### EXERCISE DETAILS:
Scan the lines below for "parts"; report the number of lines that contain it, and only that.

### ENTRIES SHOWN:
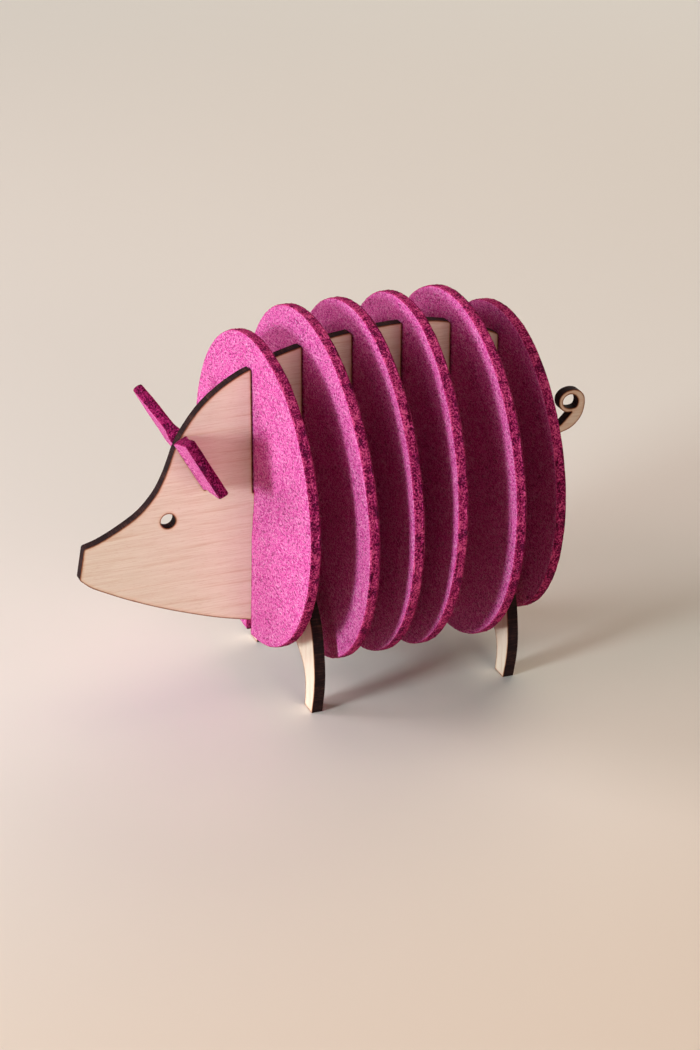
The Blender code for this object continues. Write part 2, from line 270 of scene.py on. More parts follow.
---
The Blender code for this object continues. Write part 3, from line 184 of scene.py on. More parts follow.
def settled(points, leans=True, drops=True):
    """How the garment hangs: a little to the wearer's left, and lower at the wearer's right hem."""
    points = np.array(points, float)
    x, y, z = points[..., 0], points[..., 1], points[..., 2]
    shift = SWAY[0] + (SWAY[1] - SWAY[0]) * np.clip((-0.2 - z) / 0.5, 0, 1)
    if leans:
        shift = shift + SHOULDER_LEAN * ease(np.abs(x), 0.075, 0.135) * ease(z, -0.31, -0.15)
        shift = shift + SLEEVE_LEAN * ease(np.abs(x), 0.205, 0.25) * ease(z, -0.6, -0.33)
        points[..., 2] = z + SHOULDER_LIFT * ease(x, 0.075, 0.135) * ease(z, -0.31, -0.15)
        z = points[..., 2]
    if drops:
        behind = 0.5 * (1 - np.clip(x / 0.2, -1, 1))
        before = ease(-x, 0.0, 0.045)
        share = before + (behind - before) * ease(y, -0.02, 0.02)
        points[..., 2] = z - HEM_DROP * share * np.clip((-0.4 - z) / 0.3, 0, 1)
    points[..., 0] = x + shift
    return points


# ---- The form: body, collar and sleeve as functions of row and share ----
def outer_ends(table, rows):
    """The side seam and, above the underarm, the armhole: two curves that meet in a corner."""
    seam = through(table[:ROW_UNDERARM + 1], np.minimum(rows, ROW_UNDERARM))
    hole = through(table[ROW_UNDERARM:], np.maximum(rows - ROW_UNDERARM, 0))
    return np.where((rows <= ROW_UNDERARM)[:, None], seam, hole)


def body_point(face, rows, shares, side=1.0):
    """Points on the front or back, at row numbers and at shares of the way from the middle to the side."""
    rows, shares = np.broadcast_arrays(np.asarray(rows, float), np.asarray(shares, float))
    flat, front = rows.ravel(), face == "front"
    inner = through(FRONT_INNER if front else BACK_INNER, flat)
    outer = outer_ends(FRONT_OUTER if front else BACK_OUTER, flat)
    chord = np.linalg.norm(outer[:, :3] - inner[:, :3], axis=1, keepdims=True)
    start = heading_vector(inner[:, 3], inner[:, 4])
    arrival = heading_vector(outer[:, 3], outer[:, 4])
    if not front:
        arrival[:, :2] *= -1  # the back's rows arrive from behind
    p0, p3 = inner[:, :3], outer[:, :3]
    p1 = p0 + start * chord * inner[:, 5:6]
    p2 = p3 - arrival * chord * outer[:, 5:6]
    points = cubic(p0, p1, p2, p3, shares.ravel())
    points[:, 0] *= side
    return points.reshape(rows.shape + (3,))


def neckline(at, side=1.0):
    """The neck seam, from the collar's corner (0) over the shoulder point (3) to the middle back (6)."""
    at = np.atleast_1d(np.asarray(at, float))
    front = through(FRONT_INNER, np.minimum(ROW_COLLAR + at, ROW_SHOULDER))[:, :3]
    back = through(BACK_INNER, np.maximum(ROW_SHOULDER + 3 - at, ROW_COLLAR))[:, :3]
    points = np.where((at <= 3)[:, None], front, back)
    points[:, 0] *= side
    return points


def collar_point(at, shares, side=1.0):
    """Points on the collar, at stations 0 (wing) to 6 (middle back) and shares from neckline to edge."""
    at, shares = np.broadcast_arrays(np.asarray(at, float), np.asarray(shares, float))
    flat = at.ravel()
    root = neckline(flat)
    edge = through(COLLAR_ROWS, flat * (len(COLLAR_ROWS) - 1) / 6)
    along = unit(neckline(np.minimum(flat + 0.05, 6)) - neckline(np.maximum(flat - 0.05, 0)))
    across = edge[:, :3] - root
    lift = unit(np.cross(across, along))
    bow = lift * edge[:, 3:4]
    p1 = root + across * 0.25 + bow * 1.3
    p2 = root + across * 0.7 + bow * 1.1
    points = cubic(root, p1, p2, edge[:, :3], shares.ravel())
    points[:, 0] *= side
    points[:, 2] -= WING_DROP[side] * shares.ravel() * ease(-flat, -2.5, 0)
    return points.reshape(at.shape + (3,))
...
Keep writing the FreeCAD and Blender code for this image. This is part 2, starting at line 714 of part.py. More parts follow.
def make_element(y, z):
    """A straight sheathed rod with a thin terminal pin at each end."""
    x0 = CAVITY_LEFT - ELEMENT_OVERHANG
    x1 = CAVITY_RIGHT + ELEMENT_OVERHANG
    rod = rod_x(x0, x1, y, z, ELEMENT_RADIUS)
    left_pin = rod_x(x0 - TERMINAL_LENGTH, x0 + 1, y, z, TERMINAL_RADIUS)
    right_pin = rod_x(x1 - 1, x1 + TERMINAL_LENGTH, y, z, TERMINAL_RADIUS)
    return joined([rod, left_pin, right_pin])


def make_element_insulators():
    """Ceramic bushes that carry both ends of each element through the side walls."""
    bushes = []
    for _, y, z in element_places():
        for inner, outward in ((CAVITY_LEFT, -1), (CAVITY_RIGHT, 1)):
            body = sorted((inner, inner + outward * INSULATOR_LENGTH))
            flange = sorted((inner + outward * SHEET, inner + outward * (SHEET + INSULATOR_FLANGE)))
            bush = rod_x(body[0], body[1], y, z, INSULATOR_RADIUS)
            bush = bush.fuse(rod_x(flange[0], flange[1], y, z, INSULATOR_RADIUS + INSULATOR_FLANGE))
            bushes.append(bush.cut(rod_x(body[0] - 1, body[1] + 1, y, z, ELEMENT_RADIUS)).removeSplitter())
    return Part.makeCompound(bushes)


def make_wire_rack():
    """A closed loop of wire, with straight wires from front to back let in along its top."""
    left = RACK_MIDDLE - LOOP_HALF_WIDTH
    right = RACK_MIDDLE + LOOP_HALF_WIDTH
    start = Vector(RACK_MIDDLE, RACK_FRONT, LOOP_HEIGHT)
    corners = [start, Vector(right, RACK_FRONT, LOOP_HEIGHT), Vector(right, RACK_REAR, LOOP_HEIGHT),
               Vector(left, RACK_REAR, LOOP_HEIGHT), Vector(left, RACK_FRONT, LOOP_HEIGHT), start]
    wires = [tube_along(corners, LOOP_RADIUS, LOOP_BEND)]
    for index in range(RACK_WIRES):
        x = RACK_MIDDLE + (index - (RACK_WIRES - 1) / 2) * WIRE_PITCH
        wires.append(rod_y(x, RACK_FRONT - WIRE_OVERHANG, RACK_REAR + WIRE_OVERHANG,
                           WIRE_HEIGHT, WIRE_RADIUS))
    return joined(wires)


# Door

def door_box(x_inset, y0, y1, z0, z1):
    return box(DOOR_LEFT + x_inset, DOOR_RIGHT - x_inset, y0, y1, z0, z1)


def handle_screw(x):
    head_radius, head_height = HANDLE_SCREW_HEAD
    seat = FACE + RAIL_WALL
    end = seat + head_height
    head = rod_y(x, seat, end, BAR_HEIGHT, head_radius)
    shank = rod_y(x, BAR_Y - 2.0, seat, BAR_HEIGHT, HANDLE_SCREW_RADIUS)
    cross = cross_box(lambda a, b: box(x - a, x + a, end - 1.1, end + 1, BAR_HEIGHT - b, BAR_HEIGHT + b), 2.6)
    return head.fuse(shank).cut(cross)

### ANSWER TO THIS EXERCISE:
3